The house where Ataturk stayed during his visit to Muratli on June 3, 1936, has been turned into a museum.
According to the article titled "Immigrant Exchanges" in the Treaty of Lausanne dated July 24, 1923, immigrant housing was established in the present-day Muratli district center in 1934-1935 to settle some of the Turks who immigrated from Bulgaria.
In those years, Muratli District was a small village bagli to Corlu. Ataturk himself gave the order to build the most modern and planned village in Turkiye under the conditions of that time. The new settlement area would be located north of the railway, the roads would intersect at ninety-degree angles, and all houses would have gardens. Additionally, each household will be given 10 decares of land per person.
On June 3, 1936, Ataturk came to Muratli to personally see the newly constructed village project and the condition of the houses. During this visit, he was a guest of a family from Pazarcik Town in Bulgaria, across from the train station, and enjoyed the coffee offered to him while sitting in the garden of the house.
The house, located in the Istiklal Neighborhood, made of adobe and consisting of 3 rooms and 1 kitchen, was expropriated by the Ministry of Culture and Tourism and restored in accordance with its original form.
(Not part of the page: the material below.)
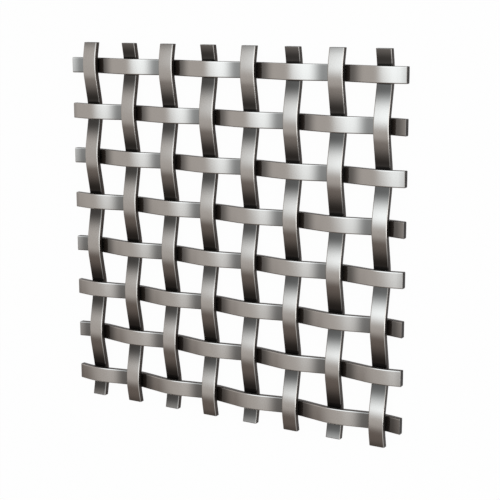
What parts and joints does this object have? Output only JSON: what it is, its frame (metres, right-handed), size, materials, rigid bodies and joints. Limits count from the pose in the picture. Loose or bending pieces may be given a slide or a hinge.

Today, the house, known as the Muratli Ataturk House, displays ethnographic local materials and photographs related to Ataturk's visit to Muratli. Documentaries about the liberation days are also shown.
In the monument erected in the garden of Ataturk House to commemorate that day;
"O fortunate immigrant,Do not forget June 3rd,
The greatest man of the country,
Was a guest in your home,
He offered love to all of you."
These lines are written.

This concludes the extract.